§ **Directions**
Every line of the material that follows must be printed again exactly.

-- start Source data --

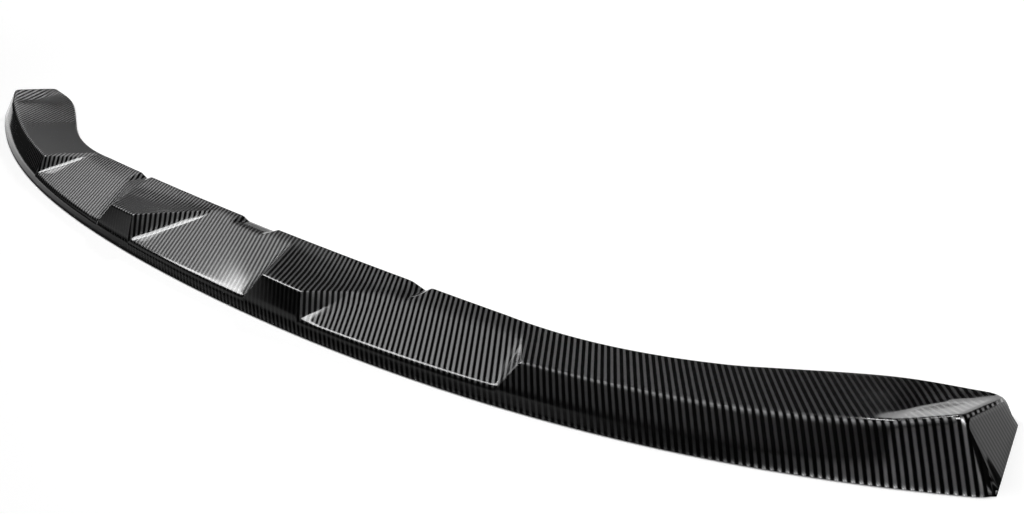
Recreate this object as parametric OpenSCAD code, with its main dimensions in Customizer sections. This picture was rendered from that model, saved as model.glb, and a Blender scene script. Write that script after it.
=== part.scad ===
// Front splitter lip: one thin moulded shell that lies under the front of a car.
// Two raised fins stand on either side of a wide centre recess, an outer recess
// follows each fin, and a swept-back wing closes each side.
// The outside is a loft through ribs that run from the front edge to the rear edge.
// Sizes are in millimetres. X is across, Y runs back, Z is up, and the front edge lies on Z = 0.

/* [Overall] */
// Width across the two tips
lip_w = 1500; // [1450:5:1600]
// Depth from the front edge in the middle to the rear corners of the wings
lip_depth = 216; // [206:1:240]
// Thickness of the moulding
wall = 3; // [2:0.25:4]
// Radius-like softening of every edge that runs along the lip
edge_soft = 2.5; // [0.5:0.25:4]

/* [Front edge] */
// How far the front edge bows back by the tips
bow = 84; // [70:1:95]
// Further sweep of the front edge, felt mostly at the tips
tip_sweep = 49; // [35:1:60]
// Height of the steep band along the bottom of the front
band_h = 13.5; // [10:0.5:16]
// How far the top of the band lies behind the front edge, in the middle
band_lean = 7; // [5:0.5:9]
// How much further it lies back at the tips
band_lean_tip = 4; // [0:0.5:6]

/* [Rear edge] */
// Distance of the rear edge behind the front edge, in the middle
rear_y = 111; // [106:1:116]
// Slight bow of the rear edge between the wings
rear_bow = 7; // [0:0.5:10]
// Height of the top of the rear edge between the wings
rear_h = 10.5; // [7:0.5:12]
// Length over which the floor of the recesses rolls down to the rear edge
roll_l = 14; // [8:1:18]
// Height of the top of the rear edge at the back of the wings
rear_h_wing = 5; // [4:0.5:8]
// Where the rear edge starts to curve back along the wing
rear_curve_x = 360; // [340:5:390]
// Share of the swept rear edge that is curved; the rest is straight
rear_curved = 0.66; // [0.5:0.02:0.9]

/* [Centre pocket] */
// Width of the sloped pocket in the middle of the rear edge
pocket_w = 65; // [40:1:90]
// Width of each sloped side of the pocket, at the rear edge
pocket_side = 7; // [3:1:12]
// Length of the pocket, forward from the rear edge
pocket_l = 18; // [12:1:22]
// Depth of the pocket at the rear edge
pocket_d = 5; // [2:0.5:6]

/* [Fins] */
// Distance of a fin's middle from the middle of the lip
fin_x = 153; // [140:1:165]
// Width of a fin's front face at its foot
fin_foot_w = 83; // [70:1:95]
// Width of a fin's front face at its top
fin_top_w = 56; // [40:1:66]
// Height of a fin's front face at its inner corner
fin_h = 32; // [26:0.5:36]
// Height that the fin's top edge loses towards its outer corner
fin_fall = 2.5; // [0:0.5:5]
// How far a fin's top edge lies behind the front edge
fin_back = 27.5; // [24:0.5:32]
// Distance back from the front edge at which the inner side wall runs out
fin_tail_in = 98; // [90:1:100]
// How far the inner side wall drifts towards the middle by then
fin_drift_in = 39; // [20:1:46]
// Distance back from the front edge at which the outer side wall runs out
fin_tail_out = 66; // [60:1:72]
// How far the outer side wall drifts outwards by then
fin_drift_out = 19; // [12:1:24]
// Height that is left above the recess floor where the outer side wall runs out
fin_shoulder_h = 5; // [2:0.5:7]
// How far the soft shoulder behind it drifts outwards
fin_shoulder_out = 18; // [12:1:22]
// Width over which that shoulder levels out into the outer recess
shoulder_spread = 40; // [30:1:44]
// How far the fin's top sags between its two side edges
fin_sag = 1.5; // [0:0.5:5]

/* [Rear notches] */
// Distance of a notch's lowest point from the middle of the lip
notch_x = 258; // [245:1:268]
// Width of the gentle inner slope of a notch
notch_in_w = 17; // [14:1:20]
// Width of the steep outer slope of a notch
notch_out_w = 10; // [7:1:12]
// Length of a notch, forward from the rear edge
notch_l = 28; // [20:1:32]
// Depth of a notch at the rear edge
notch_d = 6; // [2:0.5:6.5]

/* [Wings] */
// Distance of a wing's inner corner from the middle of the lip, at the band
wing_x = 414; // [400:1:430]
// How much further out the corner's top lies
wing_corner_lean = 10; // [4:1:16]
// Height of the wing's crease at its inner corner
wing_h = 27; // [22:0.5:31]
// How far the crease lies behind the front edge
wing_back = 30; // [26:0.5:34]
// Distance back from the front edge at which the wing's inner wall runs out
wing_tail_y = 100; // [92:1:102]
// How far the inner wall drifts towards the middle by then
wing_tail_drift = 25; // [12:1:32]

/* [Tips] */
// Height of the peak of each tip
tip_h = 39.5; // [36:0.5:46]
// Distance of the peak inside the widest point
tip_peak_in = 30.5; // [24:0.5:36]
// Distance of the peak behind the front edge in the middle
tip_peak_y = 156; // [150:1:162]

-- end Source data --

§ **The answer**
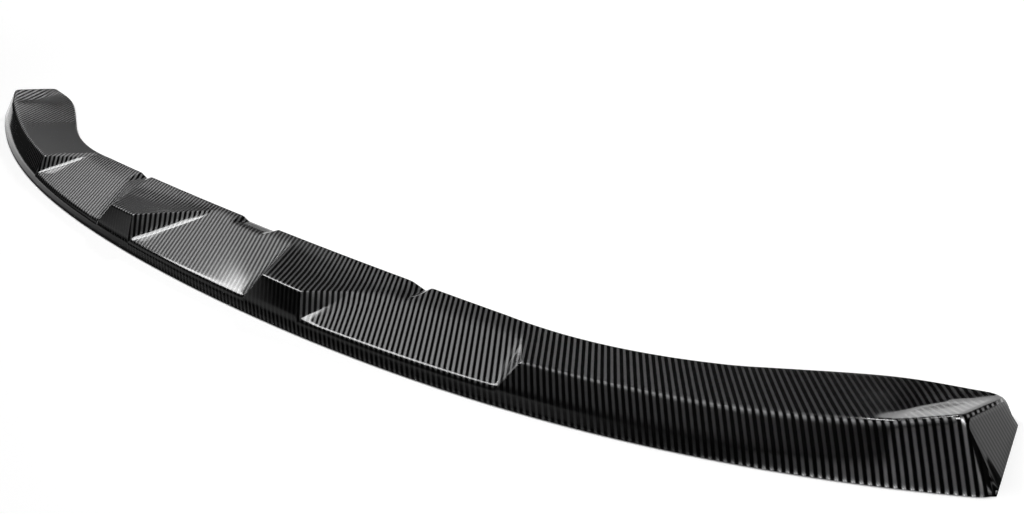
Recreate this object as parametric OpenSCAD code, with its main dimensions in Customizer sections. This picture was rendered from that model, saved as model.glb, and a Blender scene script. Write that script after it.
=== part.scad ===
// Front splitter lip: one thin moulded shell that lies under the front of a car.
// Two raised fins stand on either side of a wide centre recess, an outer recess
// follows each fin, and a swept-back wing closes each side.
// The outside is a loft through ribs that run from the front edge to the rear edge.
// Sizes are in millimetres. X is across, Y runs back, Z is up, and the front edge lies on Z = 0.

/* [Overall] */
// Width across the two tips
lip_w = 1500; // [1450:5:1600]
// Depth from the front edge in the middle to the rear corners of the wings
lip_depth = 216; // [206:1:240]
// Thickness of the moulding
wall = 3; // [2:0.25:4]
// Radius-like softening of every edge that runs along the lip
edge_soft = 2.5; // [0.5:0.25:4]

/* [Front edge] */
// How far the front edge bows back by the tips
bow = 84; // [70:1:95]
// Further sweep of the front edge, felt mostly at the tips
tip_sweep = 49; // [35:1:60]
// Height of the steep band along the bottom of the front
band_h = 13.5; // [10:0.5:16]
// How far the top of the band lies behind the front edge, in the middle
band_lean = 7; // [5:0.5:9]
// How much further it lies back at the tips
band_lean_tip = 4; // [0:0.5:6]

/* [Rear edge] */
// Distance of the rear edge behind the front edge, in the middle
rear_y = 111; // [106:1:116]
// Slight bow of the rear edge between the wings
rear_bow = 7; // [0:0.5:10]
// Height of the top of the rear edge between the wings
rear_h = 10.5; // [7:0.5:12]
// Length over which the floor of the recesses rolls down to the rear edge
roll_l = 14; // [8:1:18]
// Height of the top of the rear edge at the back of the wings
rear_h_wing = 5; // [4:0.5:8]
// Where the rear edge starts to curve back along the wing
rear_curve_x = 360; // [340:5:390]
// Share of the swept rear edge that is curved; the rest is straight
rear_curved = 0.66; // [0.5:0.02:0.9]

/* [Centre pocket] */
// Width of the sloped pocket in the middle of the rear edge
pocket_w = 65; // [40:1:90]
// Width of each sloped side of the pocket, at the rear edge
pocket_side = 7; // [3:1:12]
// Length of the pocket, forward from the rear edge
pocket_l = 18; // [12:1:22]
// Depth of the pocket at the rear edge
pocket_d = 5; // [2:0.5:6]

/* [Fins] */
// Distance of a fin's middle from the middle of the lip
fin_x = 153; // [140:1:165]
// Width of a fin's front face at its foot
fin_foot_w = 83; // [70:1:95]
// Width of a fin's front face at its top
fin_top_w = 56; // [40:1:66]
// Height of a fin's front face at its inner corner
fin_h = 32; // [26:0.5:36]
// Height that the fin's top edge loses towards its outer corner
fin_fall = 2.5; // [0:0.5:5]
// How far a fin's top edge lies behind the front edge
fin_back = 27.5; // [24:0.5:32]
// Distance back from the front edge at which the inner side wall runs out
fin_tail_in = 98; // [90:1:100]
// How far the inner side wall drifts towards the middle by then
fin_drift_in = 39; // [20:1:46]
// Distance back from the front edge at which the outer side wall runs out
fin_tail_out = 66; // [60:1:72]
// How far the outer side wall drifts outwards by then
fin_drift_out = 19; // [12:1:24]
// Height that is left above the recess floor where the outer side wall runs out
fin_shoulder_h = 5; // [2:0.5:7]
// How far the soft shoulder behind it drifts outwards
fin_shoulder_out = 18; // [12:1:22]
// Width over which that shoulder levels out into the outer recess
shoulder_spread = 40; // [30:1:44]
// How far the fin's top sags between its two side edges
fin_sag = 1.5; // [0:0.5:5]

/* [Rear notches] */
// Distance of a notch's lowest point from the middle of the lip
notch_x = 258; // [245:1:268]
// Width of the gentle inner slope of a notch
notch_in_w = 17; // [14:1:20]
// Width of the steep outer slope of a notch
notch_out_w = 10; // [7:1:12]
// Length of a notch, forward from the rear edge
notch_l = 28; // [20:1:32]
// Depth of a notch at the rear edge
notch_d = 6; // [2:0.5:6.5]

/* [Wings] */
// Distance of a wing's inner corner from the middle of the lip, at the band
wing_x = 414; // [400:1:430]
// How much further out the corner's top lies
wing_corner_lean = 10; // [4:1:16]
// Height of the wing's crease at its inner corner
wing_h = 27; // [22:0.5:31]
// How far the crease lies behind the front edge
wing_back = 30; // [26:0.5:34]
// Distance back from the front edge at which the wing's inner wall runs out
wing_tail_y = 100; // [92:1:102]
// How far the inner wall drifts towards the middle by then
wing_tail_drift = 25; // [12:1:32]

/* [Tips] */
// Height of the peak of each tip
tip_h = 39.5; // [36:0.5:46]
// Distance of the peak inside the widest point
tip_peak_in = 30.5; // [24:0.5:36]
// Distance of the peak behind the front edge in the middle
tip_peak_y = 156; // [150:1:162]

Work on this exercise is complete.